S.C. State Law Enforcement Division investigators found a few blood-covered $100 bills in the truck and Hamilton’s pocket, along with several shell casings from a .45-caliber handgun. They also found in the roadway a house key that belonged to Mitchell’s girlfriend. It was covered in Hamilton’s blood.

Bullets recovered from Hamilton’s body and the driver’s side door were determined to have been fired from the same gun, and the .45-caliber shell casings in the truck matched casings found at Hamilton’s home, where the men had been firing guns that night.

Investigators found drops of Mitchell’s blood at an abandoned home near the murder scene where he has been known to hang out. They also found articles of his clothing and evidence he had trimmed his beard in an attempt to change his appearance.

Mitchell then fled to Columbia.

Whetsel told jurors in his closing argument that, “You take all of this evidence together, there’s one conclusion and one person that explains all of this. That’s Alvin Mitchell.”

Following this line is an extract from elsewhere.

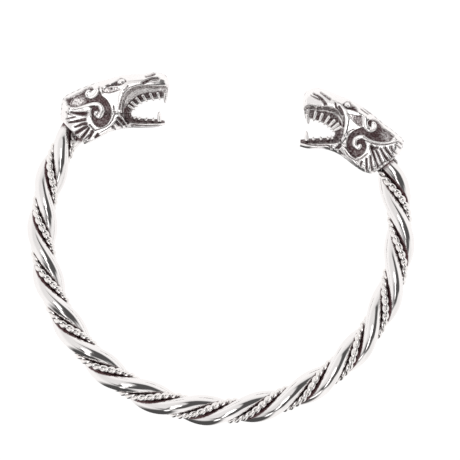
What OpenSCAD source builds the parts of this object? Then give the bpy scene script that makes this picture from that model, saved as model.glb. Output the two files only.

The jury deliberated 24 minutes before reaching its verdict. Circuit Court Judge Carmen T. Mullen delivered the sentence – life in prison for the murder charge, plus five years for the charge of possession of a weapon during commission of a violent crime.

Whetsel and Thornton are members of the 14th Circuit Solicitor’s Office Career Criminal Unit, which prosecutes the circuit’s most violent and habitual offenders. The team has earned convictions against 333 of the 347 defendants it has prosecuted since the unit’s formation in late 2008.